Going into the election, Republicans held 37 of the Senate’s 50 seats.

In the House, Republicans held 69 of the 100 seats before the election, the largest majority in modern legislative history. That’s two more than Republicans need to have a quorum in the chamber even if Democrats don’t show up.

On Tuesday night, it appeared Republicans would easily hold onto that supermajority.

Republicans picked up District 45 in southwestern Indiana when former Rep. Bruce Borders of Jasonville took back the seat he lost two years ago to Democratic Rep. Kreg Battles of Vincennes. They had both been incumbents at the time and forced to face off when new maps put them in the same district.

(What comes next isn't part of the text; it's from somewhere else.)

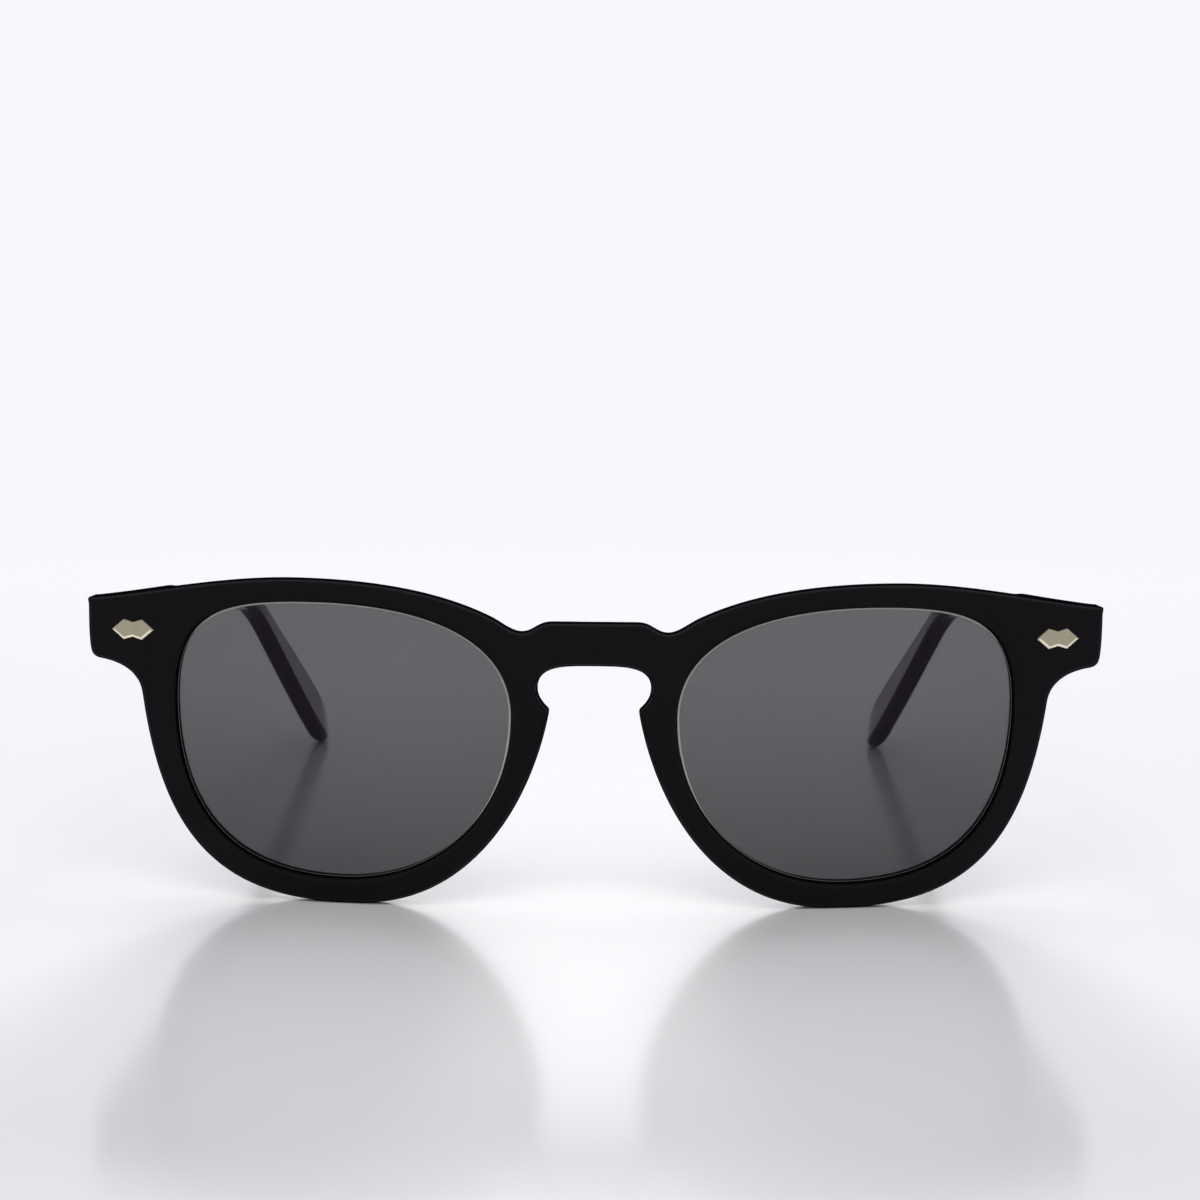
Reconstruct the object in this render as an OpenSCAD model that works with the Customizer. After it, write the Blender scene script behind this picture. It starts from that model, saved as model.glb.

Battles decided to retire this year, leaving the door open for Borders to return this year.

But in District 35, Democrat Melanie Wright unseated incumbent Rep. Jack Lutz with a narrow 51-49 percent victory.

Bosma told the crowd at the Republican headquarters that the GOP victories mean “great representation coming to Hoosiers.” He said it means giving lower-income families the opportunity to send their children to the schools of their choice and “making our public schools well funded.”

Democrats had tried to use education issues – including GOP support for vouchers and school funding issues – against Republicans but the issues never gained traction.

Gov. Mike Pence said the GOP majorities are “enormously important” to his agenda and the larger Republican goals for the coming year.

“Indiana has been setting the pace in pro-growth policies and fiscal responsibility and education innovation,” Pence said. “A strong affirmation from the people of Indiana tonight is going to make it possible for us to continue to build on that momentum.”